Cyclical Dynamics of Shopping: Aggregate Implications of Goods and Labor Markets
66 Pages Posted: 14 Dec 2018
Date Written: November 16, 2018
Abstract
In this paper, I study the effects of consumers’ shopping effort behavior on aggregate business cycle dynamics. Literature shows that employed individuals search less and pay higher prices for identical goods than unemployed individuals. In addition to this result, using micro-level data, I find that shopping effort of consumers is procyclical, and the procyclicality is more pronounced for the unemployed individuals than employed ones. To explain these empirical facts and study the effects of them on the dynamics of aggregate variables, I build a model of endogenous price hunting in decentralized labor and product markets. I show that an individual buyer exerts less effort in looking for lower prices if the buyer i) has a higher income or ii) is less likely to find lower prices when facing lower price dispersion.

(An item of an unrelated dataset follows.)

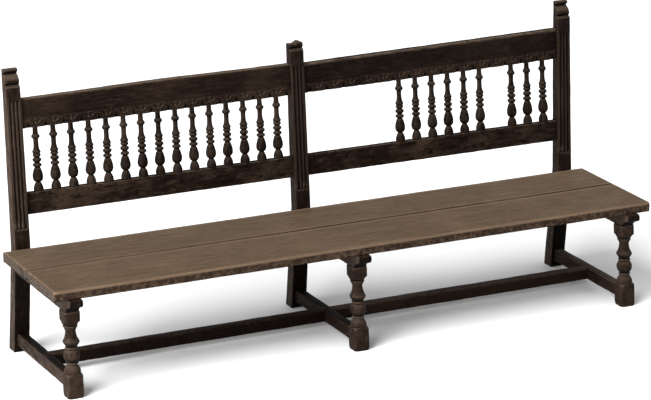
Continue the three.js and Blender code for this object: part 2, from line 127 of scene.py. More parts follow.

Since the return to shopping is procyclical, unemployed buyers exhibit greater procyclicality. The procyclical shopping effort makes firms post relatively greater vacancies in recession than the model with fixed effort as they can post relatively higher prices. I find that while differential shopping behavior of the unemployed and employed amplify the volatilities of aggregate variables, procyclical shopping effort dampens this effect. The model also predicts that price rigidity depends on wage rigidity. I provide empirical evidence for these effects using the time use survey and the scanner data.